• What to do:
Extract, unchanged, each line of the listing below from its first line through the line that contains "14, 1, place)", inclusive, and nothing else.

• Dataset section:
>> begin
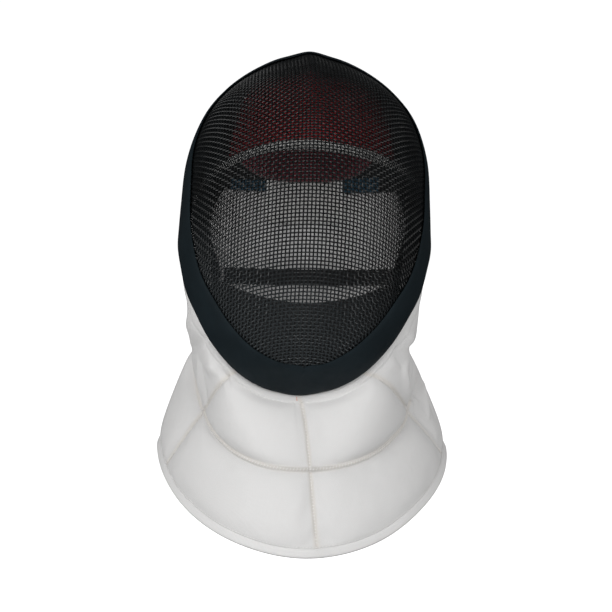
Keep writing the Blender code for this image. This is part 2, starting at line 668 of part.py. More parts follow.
def occiput_pad():
    """The wide pale pad low behind the head, which the tongue's cover laps over."""
    def place(u, v, w):
        x = lens(u, v, OCCIPUT_HALF_WIDTH, OCCIPUT_OUTLINE_POWER, OCCIPUT_END_SHARE)
        height = OCCIPUT_BOTTOM_Z + (OCCIPUT_TOP_Z - OCCIPUT_BOTTOM_Z) * (v + 1.0) / 2.0
        inwards = -TONGUE_THICKNESS - REAR_GAP - w * OCCIPUT_THICKNESS
        return rear_point(x, tongue_along(height), inwards)
    return slab("occiput_pad", 12, 7, place)


def nape_band():
    """The dark blue band behind the tongue's cover, showing at each side of it."""
    def place(u, v, w):
        height = BAND_BOTTOM_Z + (BAND_TOP_Z - BAND_BOTTOM_Z) * (v + 1.0) / 2.0
        inwards = -TONGUE_THICKNESS - REAR_GAP - w * BAND_THICKNESS
        return rear_point(u * BAND_HALF_WIDTH, tongue_along(height), inwards)
    return slab("nape_band", 14, 1, place)


def strap_centre(along):
    """The strap's middle line and the way it faces: along runs from -1, left, to 1, right."""
    straight = STRAP_TURN_Y - STRAP_FRONT_Y
    depth = STRAP_BACK_Y - STRAP_TURN_Y
    bend = math.pi / 2 * math.sqrt((STRAP_HALF_SPAN ** 2 + depth ** 2) / 2)
    distance = np.abs(along) * (straight + bend)
    angle = np.clip(distance / bend, 0.0, 1.0) * math.pi / 2
    run = np.clip(distance - bend, 0.0, None)
    side = np.sign(along)
    x = STRAP_CENTRE_X + side * STRAP_HALF_SPAN * np.sin(angle)
    y = STRAP_TURN_Y + depth * np.cos(angle) - run
    z = STRAP_CENTRE_Z + STRAP_END_RISE * np.asarray(along) ** 2
    facing = unit(np.stack([side * np.sin(angle) * depth, np.cos(angle) * STRAP_HALF_SPAN,
                            0.0 * angle], axis=-1))
    return np.stack([x, y, z], axis=-1), facing


def back_strap():
    """The elastic band behind the head, sewn to the trim at both ends."""
    def place(u, v, w):
        centre, facing = strap_centre(u)
        up = np.array([0.0, 0.0, 1.0]) * (v * STRAP_WIDTH / 2)[..., None]
        return centre + up + facing * ((w - 0.5) * STRAP_THICKNESS)[..., None]
    return slab("back_strap", STRAP_CELLS, 1, place)


def strap_slider():
    """The flat ring that the strap runs through, near its left end."""
    def place(u, v, w):
        corner = (u + 1.0) / 2.0 * 4.0
        inner = np.where(w > 0.5, SLIDER_WALL, 0.0) + SLIDER_GAP
        half_up = STRAP_WIDTH / 2 + inner
        half_out = STRAP_THICKNESS / 2 + SLIDER_SLACK + inner
        ups = np.interp(corner, (0, 1, 2, 3, 4), (-1, 1, 1, -1, -1)) * half_up
        outs = np.interp(corner, (0, 1, 2, 3, 4), (-1, -1, 1, 1, -1)) * half_out
        centre, facing = strap_centre(np.full_like(u, -1.0 + SLIDER_ALONG))
        side = np.cross(facing, np.array([0.0, 0.0, 1.0]))
        return (centre + np.array([0.0, 0.0, 1.0]) * ups[..., None] + facing * outs[..., None]
                + side * (v * SLIDER_LENGTH / 2)[..., None])
    return slab("strap_slider", 4, 1, place, closed_u=True)


PIECES = (
    ("wire_mesh", wire_mesh, (), (0.02, 0.025, 0.025), 0.45, 0.6),
    ("edge_trim", edge_trim, (), (0.012, 0.019, 0.022), 0.75, 0.0),
    ("bib", bib, (), (0.78, 0.78, 0.78), 0.7, 0.0),
    ("bib_hem", bib_hem, (), (0.78, 0.78, 0.78), 0.7, 0.0),
    ("crown_pad", crown_pad, (), (0.28, 0.02, 0.03), 0.85, 0.0),
    ("forehead_binding", forehead_binding, (), (0.7, 0.7, 0.68), 0.8, 0.0),
    ("side_pad_left", side_pad, (-1,), (0.02, 0.02, 0.022), 0.9, 0.0),
    ("side_pad_right", side_pad, (1,), (0.02, 0.02, 0.022), 0.9, 0.0),
    ("cheek_lining_left", cheek_lining, (-1,), (0.02, 0.02, 0.022), 0.9, 0.0),
    ("cheek_lining_right", cheek_lining, (1,), (0.02, 0.02, 0.022), 0.9, 0.0),
    ("chin_lining", chin_lining, (), (0.045, 0.045, 0.048), 0.9, 0.0),
    ("rear_tongue", rear_tongue, (), (0.6, 0.6, 0.6), 0.8, 0.0),
    ("nape_pad", nape_pad, (), (0.16, 0.015, 0.025), 0.85, 0.0),
    ("nape_lining", nape_lining, (), (0.02, 0.02, 0.022), 0.9, 0.0),
    ("occiput_pad", occiput_pad, (), (0.6, 0.6, 0.6), 0.85, 0.0),
    ("nape_band", nape_band, (), (0.015, 0.06, 0.12), 0.8, 0.0),
    ("back_strap", back_strap, (), (0.012, 0.012, 0.013), 0.85, 0.0),
    ("strap_slider", strap_slider, (), (0.5, 0.5, 0.5), 0.4, 0.0),
)


def main():
    for old in list(bpy.data.objects):
        bpy.data.objects.remove(old, do_unlink=True)
    collection = bpy.data.collections.new(MASK_NAME)
    bpy.context.scene.collection.children.link(collection)
    for name, shape, settings, colour, roughness, metallic in PIECES:
        material = make_material(name, colour, roughness, metallic)
        add_piece(collection, name, shape(*settings), material)


main()
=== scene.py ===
"""Fencing mask, dressed: woven wires, a taped edge, a padded lining and a quilted bib.

Laid out as a Blender add-on and run as a script. The scene is in metres, +Z up, in the frame of the
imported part, and the face looks towards -Y. Lengths named here are in millimetres.
"""
import functools
import math
from itertools import pairwise

import bmesh
import bpy
import numpy as np
from bpy.props import FloatProperty, FloatVectorProperty, PointerProperty
from mathutils import Matrix, Vector, noise


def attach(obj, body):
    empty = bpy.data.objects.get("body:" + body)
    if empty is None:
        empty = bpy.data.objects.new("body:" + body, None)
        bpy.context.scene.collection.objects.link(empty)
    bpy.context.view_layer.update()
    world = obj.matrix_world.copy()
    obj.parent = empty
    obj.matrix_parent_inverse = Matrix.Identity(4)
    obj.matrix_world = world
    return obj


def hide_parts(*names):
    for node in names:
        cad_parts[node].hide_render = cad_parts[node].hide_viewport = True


bl_info = {
    "name": "Fencing Mask",
    "version": (1, 0, 0),
    "blender": (4, 5, 0),
    "location": "View3D > Sidebar > Mask",
    "description": "Dresses the packed fencing mask: wires, edge, lining, strap and bib",
    "category": "Object",
}

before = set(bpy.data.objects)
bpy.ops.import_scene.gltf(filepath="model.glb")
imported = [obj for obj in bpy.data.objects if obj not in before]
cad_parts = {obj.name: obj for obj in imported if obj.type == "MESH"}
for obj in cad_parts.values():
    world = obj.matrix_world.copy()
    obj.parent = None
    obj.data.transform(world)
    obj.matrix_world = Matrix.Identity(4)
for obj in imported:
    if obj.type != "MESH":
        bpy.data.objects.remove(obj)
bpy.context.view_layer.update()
BODY = "root"
MM = 0.001
UP = np.array([0.0, 0.0, 1.0])
SHARP_DEG = 50.0
# Steps and weights that even out a shape along the rim.
EASING = ((-2, 0.06), (-1, 0.24), (0, 0.4), (1, 0.24), (2, 0.06))

# The wire bowl: the same table as the part's source. One row for each section, from the back of
# the crown to the chin. keel_y, keel_z: where the section crosses the centre line. half_width,
# side_y, side_z: its widest point. rim_deg: where the wire ends, in degrees from the keel.
BOWL_COLUMNS = ("keel_y", "keel_z", "half_width", "side_y", "side_z", "rim_deg")
BOWL_ROWS = (
    (58.0, 17.5, 13.0, 58.5, 15.0, 45.0),
    (38.0, 22.0, 33.5, 53.0, 9.0, 85.0),
    (8.0, 17.5, 52.5, 34.0, -3.5, 97.0),
    (-28.0, 8.5, 71.5, 16.0, -20.0, 99.0),
    (-64.0, -5.0, 87.0, -3.5, -43.0, 97.0),
    (-97.0, -32.0, 96.5, -19.0, -72.5, 92.0),
    (-124.0, -67.0, 99.0, -33.0, -106.0, 87.0),
    (-139.5, -104.0, 99.5, -46.0, -140.5, 83.0),
    (-145.0, -141.0, 94.5, -60.0, -176.5, 79.0),
    (-142.0, -172.0, 84.5, -68.0, -200.5, 75.0),
    (-132.0, -200.0, 71.5, -76.0, -221.0, 73.0),
    (-117.0, -225.0, 53.0, -82.0, -239.5, 71.0),
    (-100.0, -243.5, 32.0, -86.0, -250.0, 68.0),
    (-88.5, -254.3, 8.5, -86.8, -253.4, 64.0),
)
BOWL_LAST = len(BOWL_ROWS) - 1
SAMPLES = 200
ROW_MARGIN = 0.01
RIM_REACH = 0.036
RIM_TIP_LOSS = 0.18
RIM_TIP_SHARE = 0.012
RIM_SAMPLES = 600
RIM_END_SAMPLES = 23
MESH_THICKNESS = 2.0
RIDGE_HEIGHT = 7.4
RIDGE_HALF_WIDTH = 22.0
RIDGE_SOFTNESS = 6.0
RIDGE_FADE_ROW = 6.0
RIDGE_START_ROW = 1.6
RIDGE_FORWARD = 0.3
BOWL_LEAN = 0.037
BOWL_LEAN_FROM_Z = -120.0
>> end
• Result:
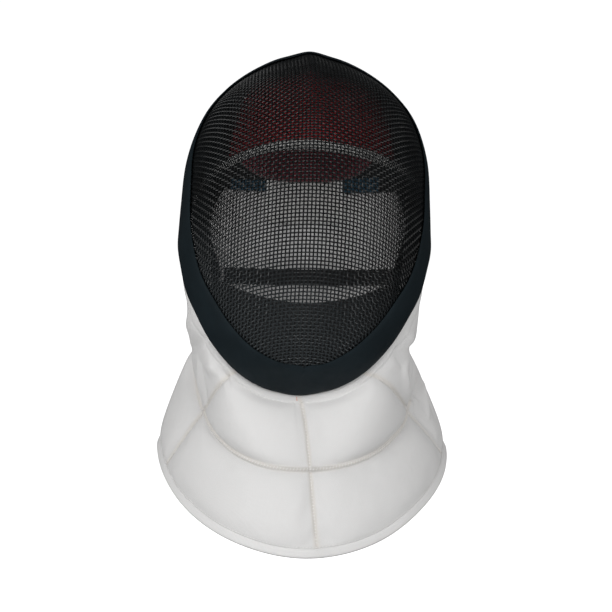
Keep writing the Blender code for this image. This is part 2, starting at line 668 of part.py. More parts follow.
def occiput_pad():
    """The wide pale pad low behind the head, which the tongue's cover laps over."""
    def place(u, v, w):
        x = lens(u, v, OCCIPUT_HALF_WIDTH, OCCIPUT_OUTLINE_POWER, OCCIPUT_END_SHARE)
        height = OCCIPUT_BOTTOM_Z + (OCCIPUT_TOP_Z - OCCIPUT_BOTTOM_Z) * (v + 1.0) / 2.0
        inwards = -TONGUE_THICKNESS - REAR_GAP - w * OCCIPUT_THICKNESS
        return rear_point(x, tongue_along(height), inwards)
    return slab("occiput_pad", 12, 7, place)


def nape_band():
    """The dark blue band behind the tongue's cover, showing at each side of it."""
    def place(u, v, w):
        height = BAND_BOTTOM_Z + (BAND_TOP_Z - BAND_BOTTOM_Z) * (v + 1.0) / 2.0
        inwards = -TONGUE_THICKNESS - REAR_GAP - w * BAND_THICKNESS
        return rear_point(u * BAND_HALF_WIDTH, tongue_along(height), inwards)
    return slab("nape_band", 14, 1, place)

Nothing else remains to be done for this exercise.